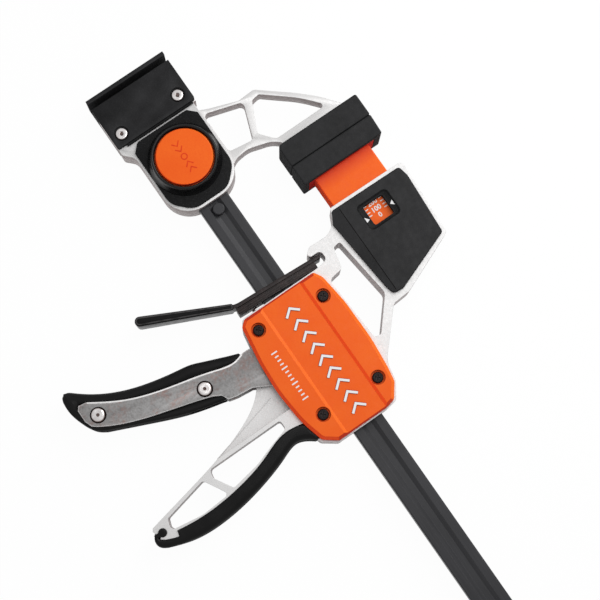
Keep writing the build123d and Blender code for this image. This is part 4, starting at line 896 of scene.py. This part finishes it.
BEAD_NECK = 1.15
BEAD_ROOT_Y = -125.2


def bead_outline():
    """The grip's bead and the neck that joins it to the heel."""
    open_half = math.asin(BEAD_NECK / BEAD_R)
    count = 24
    line = [(BEAD[0] - BEAD_NECK, BEAD_ROOT_Y)]
    for step in range(count + 1):
        angle = -math.pi / 2 - open_half - (2 * math.pi - 2 * open_half) * step / count
        line.append((BEAD[0] + BEAD_R * math.cos(angle), BEAD[1] + BEAD_R * math.sin(angle)))
    return line + [(BEAD[0] + BEAD_NECK, BEAD_ROOT_Y)]


def handle_grip(material):
    """The vinyl grip: round on the outside, with thin rims that lap over the casting."""
    inner = spline(GRIP_FACE_INNER, 14)
    tip = [GRIP_SHOULDER, *HANDLE_TIP]
    heel = spline([*GRIP_HEEL, GRIP_FACE_OUTER[0]], 8)
    outer = spline(GRIP_FACE_OUTER, 14)
    points = counterclockwise(even(inner + tip + heel + outer[1:] + GRIP_UNDER, 0.8))
    near = np.array(inner + tip)
    spots = np.array(points)
    away = np.linalg.norm(spots[:, None, :] - near[None, :, :], axis=2).min(axis=1)
    rounding = GRIP_LIP + (GRIP_BULGE - GRIP_LIP) * np.clip((away - 0.6) / 4.0, 0.0, 1.0)
    for _ in range(6):
        rounding = (np.roll(rounding, 1) + rounding + np.roll(rounding, -1)) / 3
    blank = to_mesh(slab(points, MID_Z - GRIP_HALF, MID_Z + GRIP_HALF, rounding, 7), "grip_blank")
    sleeve = cut(blank, [welded("frame"), welded("front_cover"), welded("rear_cover")])
    bead = to_mesh(slab(even(bead_outline(), 0.4), MID_Z - GRIP_HALF, MID_Z + GRIP_HALF, 0.5, 4), "bead")
    mesh = merged([sleeve, bead], "vinyl_handle_grip")
    piece = finish_piece("vinyl_handle_grip", mesh, material, "carriage")
    crisp(piece)
    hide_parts("handle_grip")


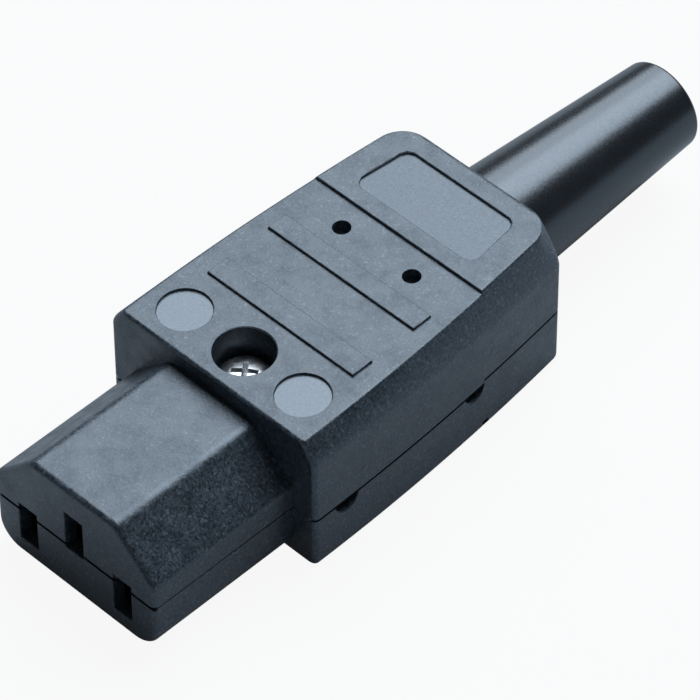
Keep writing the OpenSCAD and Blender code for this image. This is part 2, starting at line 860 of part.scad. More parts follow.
upper_shell();
lower_shell();
housing_screw();
housing_nut();
line_contact(1);  // live_contact
line_contact(-1);  // neutral_contact
earth_contact();
contact_clip(pin_pitch / 2, line_pin_z, 180);  // live_contact_clip
contact_clip(-pin_pitch / 2, line_pin_z, 180);  // neutral_contact_clip
contact_clip(0, earth_pin_z, 0);  // earth_contact_clip
terminal_screw(terminal_pitch / 2, line_screw_y, line_tab_z + strip_t);  // live_terminal_screw
terminal_screw(-terminal_pitch / 2, line_screw_y, line_tab_z + strip_t);  // neutral_terminal_screw
terminal_screw(0, earth_screw_y, earth_tab_z + strip_t);  // earth_terminal_screw
washer(terminal_pitch / 2, line_screw_y, line_tab_z + strip_t);  // live_washer
washer(-terminal_pitch / 2, line_screw_y, line_tab_z + strip_t);  // neutral_washer
washer(0, earth_screw_y, earth_tab_z + strip_t);  // earth_washer
cord_clamp();
clamp_screw(-1);  // clamp_screw_left
clamp_screw(1);  // clamp_screw_right
sleeve();
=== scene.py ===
"""Looks of a rewireable C13 connector: moulded shells, screw, sleeve and contacts."""

import logging
import math
from dataclasses import dataclass, field
from enum import Enum
from typing import Any

import bmesh
import bpy
import numpy as np
from mathutils import Matrix, Quaternion, Vector


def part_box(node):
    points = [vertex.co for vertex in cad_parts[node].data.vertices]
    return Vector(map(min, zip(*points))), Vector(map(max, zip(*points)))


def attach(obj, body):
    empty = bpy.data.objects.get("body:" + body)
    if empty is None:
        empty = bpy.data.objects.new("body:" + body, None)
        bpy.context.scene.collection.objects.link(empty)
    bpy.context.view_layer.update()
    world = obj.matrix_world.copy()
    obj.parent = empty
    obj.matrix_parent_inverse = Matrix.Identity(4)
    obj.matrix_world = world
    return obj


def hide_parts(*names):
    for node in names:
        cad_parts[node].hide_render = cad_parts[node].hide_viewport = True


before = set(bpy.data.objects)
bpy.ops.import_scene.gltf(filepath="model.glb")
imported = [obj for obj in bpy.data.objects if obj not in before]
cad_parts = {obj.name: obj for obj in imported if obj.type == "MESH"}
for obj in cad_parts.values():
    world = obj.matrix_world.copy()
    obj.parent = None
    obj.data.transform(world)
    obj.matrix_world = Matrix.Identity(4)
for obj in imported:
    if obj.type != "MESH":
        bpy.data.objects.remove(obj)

Mesh = bpy.types.Mesh
Tree = bpy.types.NodeTree
Socket = bpy.types.NodeSocket
Points = np.ndarray
Place = tuple[float, float, float]
Pair = tuple[float, float]

LOG = logging.getLogger("connector")
MM = 0.001
BODY = "root"
SMOOTH_BELOW = math.radians(32)
# Points of a skin that are closer than this are one point, in metres.
WELD = 1e-7
# Cutters reach this far past the wall that they open, in millimetres.
PAST = 1.0
# Height of a sudden change of radius in a turned profile, in millimetres.
LEDGE = 0.01
# Faint cool cast that the dark pigments leave in the reflected light.
SHEEN_COLOUR = "#e4f2ff"


class Slot(Enum):
    """Names of the record's material slots; nothing in this script uses them."""

    HOUSING = "charcoal_moulding"
    SLEEVE = "soft_sleeve"
    PLATED = "plated_steel"


class Step(Enum):
    """What one closed skin does to another."""

    JOIN = "UNION"
    CARVE = "DIFFERENCE"


class Axis(Enum):
    """Direction in which a turned or straight form runs."""

    ALONG = "y"
    UP = "z"
    ACROSS = "x"


Steps = list[tuple[Step, Points]]


def join(*skins: Points) -> Steps:
    """Steps that join closed skins on, one after another."""
    return [(Step.JOIN, skin) for skin in skins]


def carve(*skins: Points) -> Steps:
    """Steps that carve closed skins away, one after another."""
    return [(Step.CARVE, skin) for skin in skins]


# ---------------------------------------------------------------- surfaces


def stand(u: Points, v: Points, h: Points, axis: Axis) -> Points:
    """Turns section coordinates u, v and the distance h along an axis into points."""
    order = {Axis.UP: (u, v, h), Axis.ALONG: (u, h, v), Axis.ACROSS: (h, u, v)}
    return np.stack(np.broadcast_arrays(*order[axis]), axis=-1)


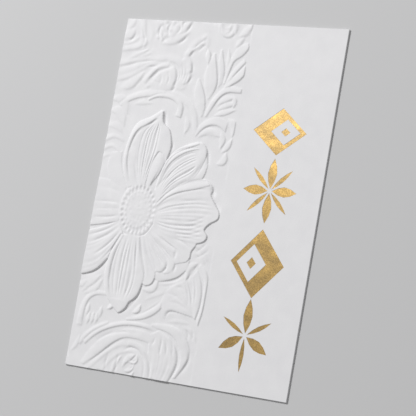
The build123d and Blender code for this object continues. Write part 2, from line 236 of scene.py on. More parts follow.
def top_scrolls():
    """The scrolling leaves over the flower, at the top left."""
    stem(
        [(7.4, -2), (8.7, 3.6), (9.4, 8), (8.7, 10.9), (5.2, 12.2), (-1, 13.3)],
        start_width=2.4, end_width=2.2, crown=0.42,
    )
    leaf([(8.8, 8), (10.6, 9.6), (10.4, 12)], width=2.4, crown=0.5)
    stem([(-1, 10.6), (4, 10), (7.4, 7.4)], start_width=1.4, end_width=1.0, crown=0.3)
    leaf([(-2.5, 8.2), (1.6, 7.3), (4.6, 4)], width=4.6, crown=0.38, belly=0.6)
    leaf([(0.6, 4.4), (2.4, 2.6), (4.4, -1)], width=2.4, crown=0.3)
    leaf([(3.4, 17.4), (7.6, 15.2), (11, 13.4), (14.4, 11.6)], width=2.2, crown=0.38)
    leaf([(6.6, 17.4), (11, 15.6), (15, 13.8)], width=1.9, crown=0.3)
    stem(
        [(-2, 20.0), (4, 18.5), (10, 17.2), (16.4, 16.2)],
        start_width=2.4, end_width=1.0, crown=0.32, end=0.3,
    )
    stem(
        [(-2, 23.8), (5, 21.8), (12, 18.9), (18, 16.9), (24, 15.7), (30, 16.6)],
        start_width=3.0, end_width=2.0, crown=0.3,
    )
    stem(
        [(-2, 26.2), (4, 24.9), (10, 22.0), (15, 19.3), (20, 18)],
        start_width=2.8, end_width=1.2, crown=0.3, end=0.3,
    )
    leaf([(1.4, 30.4), (6.4, 28.6), (9.9, 25.6), (13.4, 22)], width=3.8, crown=0.4)
    stem(
        [(13.8, 26.6), (16.2, 23.2), (19.4, 20.2), (24.4, 18.9)],
        start_width=2.2, end_width=1.6, crown=0.55,
    )
    petal(
        [(17.4, 30), (17.8, 26.4), (20.4, 22.6), (24.4, 20.6)],
        [(26.4, 30.2), (28.6, 28.4), (29.4, 25.4), (29.1, 22), (27.2, 19.4)],
        crown=0.5, veins=4, vein_depth=0.07, end=0.7,
    )
    leaf([(14.4, 29.4), (17, 27.4), (21.4, 26.6)], width=2.2, crown=0.3)
    petal(
        [(32.2, 12.6), (33.4, 10), (36, 7.4), (39.6, 5)],
        [(34.6, 12.6), (36.4, 11.4), (38.8, 9.2), (40.2, 5.6)],
        crown=0.36, veins=2, end=0.5,
    )
    petal(
        [(31.2, 15), (31.6, 13.4), (33, 11.6), (35.2, 10.8)],
        [(33.4, 15), (34, 14), (34.8, 12.8), (36.2, 11.4)],
        crown=0.56, end=0.7,
    )
    leaf([(36, 10.6), (38.8, 8.8), (41.4, 9.6)], width=1.7, crown=0.4)
    leaf([(37.6, 7.8), (40, 6), (42.2, 7)], width=1.7, crown=0.4)
    leaf([(40.4, 4.4), (41.4, 8), (40.8, 12.4)], width=1.6, crown=0.25)
    petal(
        [(30, 26), (31.8, 25.4), (33.6, 25.8), (34.9, 26.6)],
        [(29.6, 28.6), (31.4, 28.8), (33, 28.8), (34.2, 28.4)],
        crown=0.24, end=0.8,
    )
    petal(
        [(30.2, 20.6), (32.6, 20.4), (34.8, 21), (36.3, 22.4)],
        [(30.2, 26.4), (32, 26.4), (34, 26.4), (35.4, 25.2)],
        crown=0.6, end=1,
    )
    petal(
        [(29.6, 17.2), (31.2, 15.8), (33.2, 14.8), (35.2, 16.6)],
        [(30.2, 21.6), (32.4, 22), (34.6, 22), (36.2, 20.8)],
        crown=0.66, end=1,
    )
    stem(
        [(24.4, 16.4), (28.4, 16.8), (31.2, 19.2), (31.8, 23), (30.2, 28)],
        start_width=2.0, end_width=3.8, crown=0.46, veins=4, vein_depth=0.2, end=0.4,
    )
    leaf([(21, 6.8), (26.4, 3.9), (33, -1.6)], width=4.8, crown=0.42, veins=2)
    leaf([(18.6, 10), (25.2, 8.0), (32, 4.2)], width=3.4, crown=0.42, veins=1)
    leaf([(17, 2.2), (18.6, 5.4), (18.6, 9.8)], width=2.6, crown=0.45)
    leaf([(14.8, -1), (15.8, 2), (15.2, 5)], width=2.2, crown=0.25)
    for spot in (
        (17.2, 1.4), (19.6, 0.4), (20.8, 2.6), (23.4, 0.6), (22.4, 4), (25.2, 2.2),
        (27.4, 0.4), (18.6, 4.2), (16.6, 7.2), (20.4, 6.2), (23.8, 6), (26.6, 4.4),
    ):
        leaf(
            [(spot[0] - 0.8, spot[1] - 0.8), spot, (spot[0] + 0.7, spot[1] + 0.9)],
            width=1.5, crown=0.44,
        )
    leaf([(11.8, 2.6), (13.4, 5.4), (13.2, 9.4)], width=1.8, crown=0.18)
    stem(
        [(46.2, -2), (46.6, 2.4), (49, 5), (52.2, 4.4), (53.5, 1.8), (53, -2)],
        start_width=1.8, end_width=1.8, crown=0.5,
    )
    leaf([(47.8, 1), (49.4, 2.9), (51.4, 0.4)], width=2.6, crown=0.45)
    leaf([(55.6, 5.4), (58.8, 3.0), (62, -1)], width=3.2, crown=0.5)
    leaf([(54.9, 9.6), (56.6, 7.8), (58.4, 5.4)], width=2.4, crown=0.45)
    leaf([(37.6, -1), (39.4, 2), (42.6, 4)], width=2.4, crown=0.16)
    for line, width, depth in (
        ([(32.4, 0.4), (31.4, 2.6), (30.2, 4.4)], 1.1, 0.14),
        ([(30.8, 6.2), (29.6, 8), (26.8, 9.7)], 1.1, 0.14),
        ([(14.6, 29), (17.6, 25.6), (20.6, 21.8), (24.6, 20)], 0.9, 0.08),
        ([(9, 30.4), (10.6, 27.6), (13, 25)], 1.1, 0.18),
        ([(29.6, 26.8), (28.8, 28.8), (27, 30.2)], 1.0, 0.2),
        ([(0, 21), (5, 19.9), (10, 18.3)], 1.1, 0.18),
        ([(0, 27.2), (2.6, 27), (5.4, 26.2)], 1.1, 0.11),
        ([(21, 24), (21.6, 25.6), (21.4, 27.6)], 0.9, 0.14),
        ([(23.2, 22.4), (24, 24.6), (23.6, 27.4)], 0.9, 0.11),
    ):
        groove(line, width, depth)


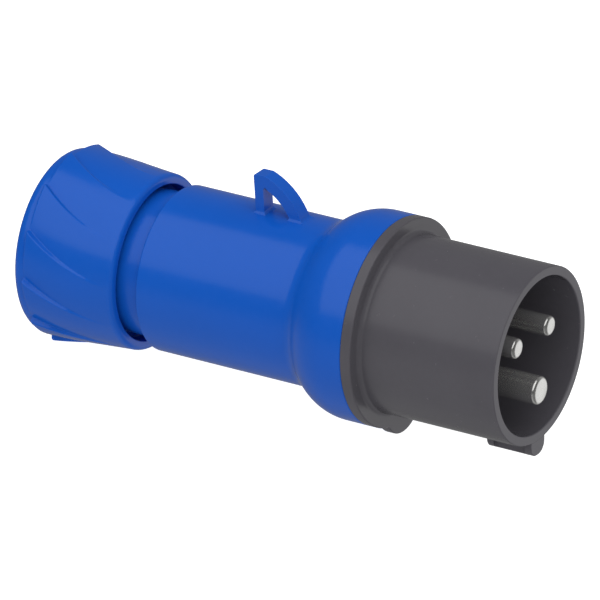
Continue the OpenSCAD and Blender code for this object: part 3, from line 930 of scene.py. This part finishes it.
@dataclass
class TerminalChamber:
    """What holds the pins in the carrier and keeps their wires apart, and the seal behind them."""

    circle_r: float = ContactCarrier.circle_r
    collar_back: float = -42.6
    retainer_t: float = 2.3
    retainer_r: float = 20.3
    retainer_edge: float = 0.3
    barrel_r: float = 4.6
    screw_r: float = 1.75
    screw_fit: float = 0.1
    thread_front: float = -38.7
    thread_h: float = 0.3
    pitch: float = 0.8
    head_h: float = 2.2
    cross_l: float = 0.62
    cross_w: float = 0.9
    cross_h: float = 1.1
    hub_r: float = 3.0
    hub_l: float = 9.0
    hub_room: float = 0.4
    wall_t: float = 1.2
    wall_l: float = 13.0
    wall_root: float = 2.25
    wall_reach: float = 17.2
    wall_edge: float = 0.15
    seal_d: float = 1.9

    def __post_init__(self) -> None:
        """Works out the places that follow."""
        self.retainer_back = self.collar_back - self.retainer_t
        self.hub_back = self.retainer_back - self.hub_l
        self.wall_back = self.retainer_back - self.wall_l

    def retainer(self) -> None:
        """Makes the plate that holds the pins' collars."""
        front, back, r, edge = self.collar_back, self.retainer_back, self.retainer_r, self.retainer_edge
        plate = Solid.turned(Outline([(front, 0), (front, r, edge), (back, r, edge), (back, 0)]), 96)
        for angle, _ in (pole.value for pole in Pole):
            plate.cut(Solid.drill(back - OVER, front + OVER, self.barrel_r, self.circle_r).about(angle))
        plate.cut(Solid.drill(back - OVER, front + OVER, self.screw_r + self.screw_fit))
        plate.piece("retainer", BLACK_PLASTIC, Slot.RETAINER, "pin_retainer")

    def barrier(self) -> None:
        """Makes the three insulating walls on their hub."""
        front, half = self.retainer_back, self.wall_t / 2
        hub = Solid.turned(Outline([(front, 0), (front, self.hub_r), (self.hub_back, self.hub_r, 0.2),
                                    (self.hub_back, 0)]), 64)
        for angle in LUG_ANGLES:
            wall = Solid.block((self.wall_back, self.wall_root, -half), (front, self.wall_reach, half), self.wall_edge)
            hub.joined(wall.about(angle))
        hub.cut(Solid.drill(self.hub_back - OVER, front + OVER, self.screw_r + self.screw_fit),
                Solid.drill(self.wall_back - OVER, self.hub_back, self.hub_r + self.hub_room))
        hub.piece("barrier", WHITE_PLASTIC, Slot.BARRIER, "phase_barrier")

    def screw(self) -> None:
        """Makes the cross-slotted screw through the hub."""
        front, head, back = high("retainer_screw").x, self.hub_r - 0.1, self.hub_back - self.head_h
        thread = Thread(self.thread_front, self.retainer_back, self.screw_r, self.thread_h, self.pitch)
        screw = Solid.turned(Outline([
            (front, 0), (front, self.screw_r, 0.3), *thread.rows(0.1), (self.hub_back, self.screw_r),
            (self.hub_back, head, 0.2), (back, head, 0.6), (back, 0)]), 48)
        screw.move_each(thread.place)
        reach, half = self.cross_l * head, self.cross_w / 2
        for angle in (0, 90):
            slot = Solid.block((back - OVER, -reach, -half), (back + self.cross_h, reach, half))
            screw.cut(slot.about(angle))
        screw.piece("retaining_screw", SCREW_PLATE, Slot.ZINC, "retainer_screw")

    def seal(self) -> None:
        """Makes the round seal between carrier and housing."""
        front, back = ends("housing_seal")
        centre = ((back + front) / 2, high("housing_seal").y - self.seal_d / 2)
        section = ring(*arc(centre, self.seal_d / 2, 0, 345, 23))
        Solid.turned(section, 128).piece("seal_ring", SEAL_RUBBER, Slot.SEAL, "housing_seal")

    def build(self) -> None:
        """Makes all four pieces."""
        self.retainer()
        self.barrier()
        self.screw()
        self.seal()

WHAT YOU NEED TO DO
Repeat, character for character, the lines of the material above from the line with "washer(0, earth_screw_y, earth_tab_z" through the line with "bpy.context.view_layer.update()".

RESPONSE BELOW
washer(0, earth_screw_y, earth_tab_z + strip_t);  // earth_washer
cord_clamp();
clamp_screw(-1);  // clamp_screw_left
clamp_screw(1);  // clamp_screw_right
sleeve();
=== scene.py ===
"""Looks of a rewireable C13 connector: moulded shells, screw, sleeve and contacts."""

import logging
import math
from dataclasses import dataclass, field
from enum import Enum
from typing import Any

import bmesh
import bpy
import numpy as np
from mathutils import Matrix, Quaternion, Vector


def part_box(node):
    points = [vertex.co for vertex in cad_parts[node].data.vertices]
    return Vector(map(min, zip(*points))), Vector(map(max, zip(*points)))


def attach(obj, body):
    empty = bpy.data.objects.get("body:" + body)
    if empty is None:
        empty = bpy.data.objects.new("body:" + body, None)
        bpy.context.scene.collection.objects.link(empty)
    bpy.context.view_layer.update()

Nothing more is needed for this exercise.